Yeah, you can work with five agencies, whatever. But, one of them has to say, 'Look. This is the brand story', and everybody, everything has to...


Be aligned with it.


Be aligned to the same story. And then you can do events that are part of an advertising campaign. There’s this Belgian bank, ABC, and they do the campaign, which is about finding the gap, or the gaps, in the market. So, they did an appeal to entrepreneurs, to come up with ideas, and ABC helped them to start up that business. It was very successful, but, I mean, this is potentially, a content marketing campaign.


That's a great story.


That’s a great story. Because, ABC is about entrepreneurship, so it’s their brand story. But, if you look at what they did, and if you look at the potential, if they would have gone 360 degrees, they could have done events bringing entrepreneurs together, and sharing ideas.

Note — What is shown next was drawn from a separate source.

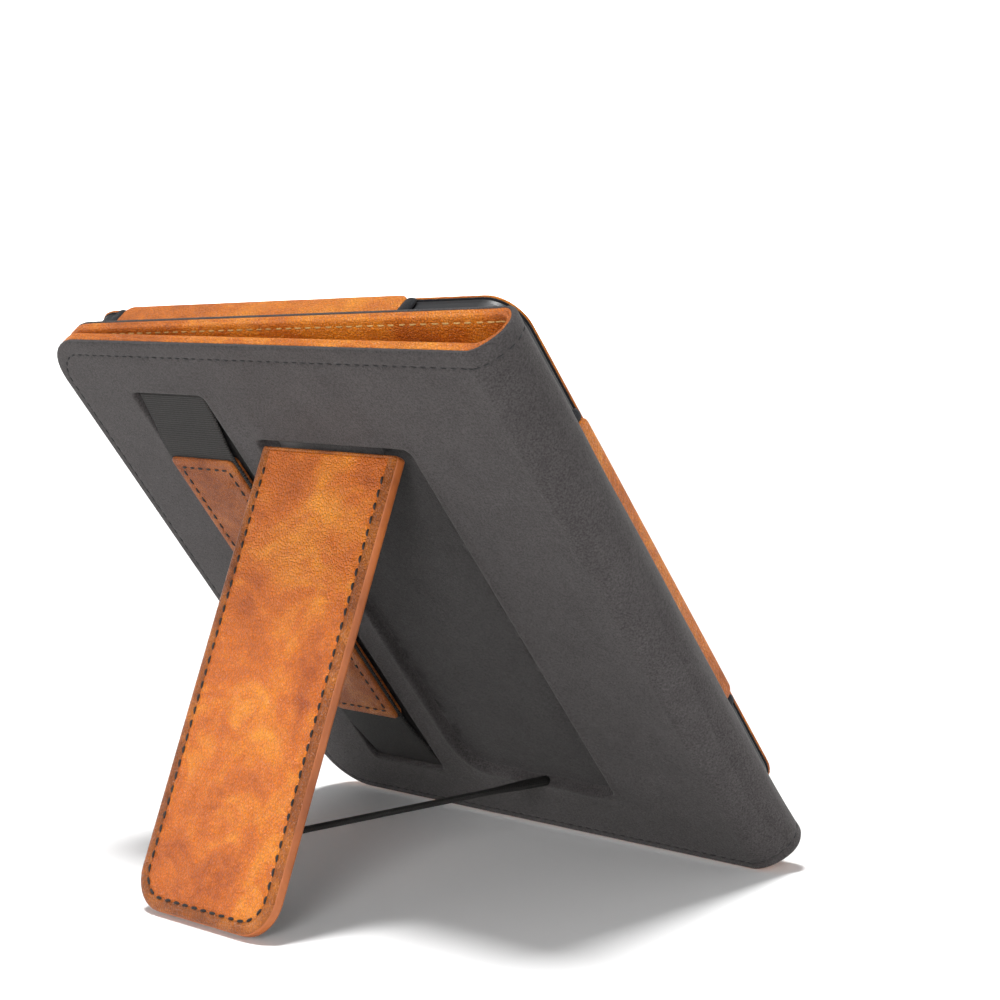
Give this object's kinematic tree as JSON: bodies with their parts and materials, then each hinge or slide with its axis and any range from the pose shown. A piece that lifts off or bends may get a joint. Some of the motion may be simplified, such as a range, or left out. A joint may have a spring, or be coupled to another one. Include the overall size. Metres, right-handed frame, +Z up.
{
  "type": "e-reader in a folio stand case",
  "caption": "E-reader in a tan leather folio with its cover folded round behind it, leaning back on the cover's own swing-out kickstand, with an elastic hand strap and page buttons.",
  "frame": {"origin": "on the table, under the middle of the whole object's box, with the kickstand open", "axes": "+Z up; +X along the cover's lower edge from the spine to the free edge; +Y backwards, from the screen's side to the kickstand's side"},
  "size_m": [0.1618, 0.1451, 0.1442],
  "materials": {
    "tan_leather": "pull-up leather, mottled cognac",
    "painted_edge": "smooth painted edge",
    "grey_lining": "microfibre suede, charcoal grey",
    "black_elastic": "woven elastic",
    "black_ribbon": "woven ribbon",
    "case_board": "grey board",
    "magnet": "nickel plated",
    "black_housing": "fine matt black",
    "black_bezel": "fine matt black",
    "screen_paper": "electronic paper, pale grey",
    "light_film": "clear film",
    "screen_glass": "etched glass",
    "frame_metal": "cast, bead blasted",
    "board_green": "solder mask",
    "steel": "satin",
    "cell": "foil wrapped cell"
  },
  "bodies": {
    "reader": {"tray_leather": "tan_leather", "tray_board": "case_board", "tray_magnets": "magnet", "tray_lining": "grey_lining", "sleeve_frame": "tan_leather", "sleeve_wall_top": "tan_leather", "sleeve_wall_bottom": "tan_leather", "sleeve_wall_spine_side": "tan_leather", "sleeve_wall_free_side": "tan_leather", "rear_housing": "black_housing", "battery": "cell", "logic_board": "board_green", "board_shield": "steel", "usb_port": "steel", "mid_frame": "frame_metal", "housing_screws": "steel", "display_panel": "screen_paper", "light_guide": "light_film", "cover_lens": "screen_glass", "front_bezel": "black_bezel", "page_switch_board": "board_green", "page_switches": "steel", "power_switch": "black_housing"},
    "page_button_lower": {"page_button_lower": "black_housing"},
    "page_button_upper": {"page_button_upper": "black_housing"},
    "power_button": {"power_button": "black_housing"},
    "spine_tray_slat": {"spine_leather_tray": "tan_leather", "spine_lining_tray": "grey_lining"},
    "spine_back_slat": {"spine_leather_back": "tan_leather", "spine_lining_back": "grey_lining"},
    "spine_cover_slat": {"spine_leather_cover": "tan_leather", "spine_lining_cover": "grey_lining"},
    "cover": {"cover_leather": "tan_leather", "cover_board": "case_board", "cover_magnets": "magnet", "cover_lining": "grey_lining", "stand_hinge_tape": "black_ribbon", "strap_elastic": "black_elastic", "strap_grip_outer": "tan_leather", "strap_grip_inner": "tan_leather", "stand_tether": "black_ribbon"},
    "kickstand": {"kickstand_leather": "tan_leather", "kickstand_board": "case_board", "kickstand_lining": "grey_lining", "kickstand_edge_band": "painted_edge"}
  },
  "joints": [
    {"name": "tray_crease", "type": "hinge", "parent": "reader", "child": "spine_tray_slat", "pos_m": [-0.07008, -0.06652, 0.00876], "axis": [0, 0.6225, 0.7826], "range_deg": [0, 39.34]},
    {"name": "cover_fold", "type": "hinge", "parent": "spine_tray_slat", "child": "spine_back_slat", "pos_m": [-0.0795, -0.06552, 0.00796], "axis": [0, 0.6225, 0.7826], "range_deg": [0, 143.97]},
    {"name": "spine_fold", "type": "hinge", "parent": "spine_back_slat", "child": "spine_cover_slat", "pos_m": [-0.0795, -0.05886, 0.00266], "axis": [0, 0.6225, 0.7826], "range_deg": [0, 143.98]},
    {"name": "cover_crease", "type": "hinge", "parent": "spine_cover_slat", "child": "cover", "pos_m": [-0.07008, -0.05786, 0.00187], "axis": [0, 0.6225, 0.7826], "range_deg": [0, 36.04]},
    {"name": "kickstand_fold", "type": "hinge", "parent": "cover", "child": "kickstand", "pos_m": [-0.00759, 0.02882, 0.10682], "axis": [-1, 0, 0], "range_deg": [0, 60.31], "deforming": ["stand_tether"]},
    {"name": "page_button_lower_press", "type": "slide", "parent": "reader", "child": "page_button_lower", "axis": [-0.0576, 0.7813, -0.6215], "range_m": [0, 0.0005], "stiffness_N_per_m": 600},
    {"name": "page_button_upper_press", "type": "slide", "parent": "reader", "child": "page_button_upper", "axis": [-0.0576, 0.7813, -0.6215], "range_m": [0, 0.0005], "stiffness_N_per_m": 600},
    {"name": "power_button_press", "type": "slide", "parent": "reader", "child": "power_button", "axis": [0, 0.6225, 0.7826], "range_m": [0, 0.0004], "stiffness_N_per_m": 600}
  ],
  "couplings": [
    {"joint": "tray_crease", "follows": "cover_fold", "ratio": 0.27316},
    {"joint": "spine_fold", "follows": "cover_fold", "ratio": 1},
    {"joint": "cover_crease", "follows": "cover_fold", "ratio": 0.25024},
    {"joint": "kickstand_fold", "follows": "cover_fold", "ratio": 0.41883}
  ]
}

They could have done a magazine or online magazine quarterly, with all the new startups. And, they could have taken this idea, and built on it for years. But...


Maybe they are listening and they can start on it now...


(laughs) They can. But, I actually talked to them, and they said "You're right. But, we’re still into this ad-hoc campaign thing. We do a campaign for six months, and then we do another campaign." And, this is something that brands have to, have to stop with, because you invest so much money, and then you throw it away. You start all over again. You have to think of a brand story, and build on it for years, and years to come, and do it in every possible medium.


Well, that's an interesting thought to conclude with.




Koen, thank you very much for coming to our studion.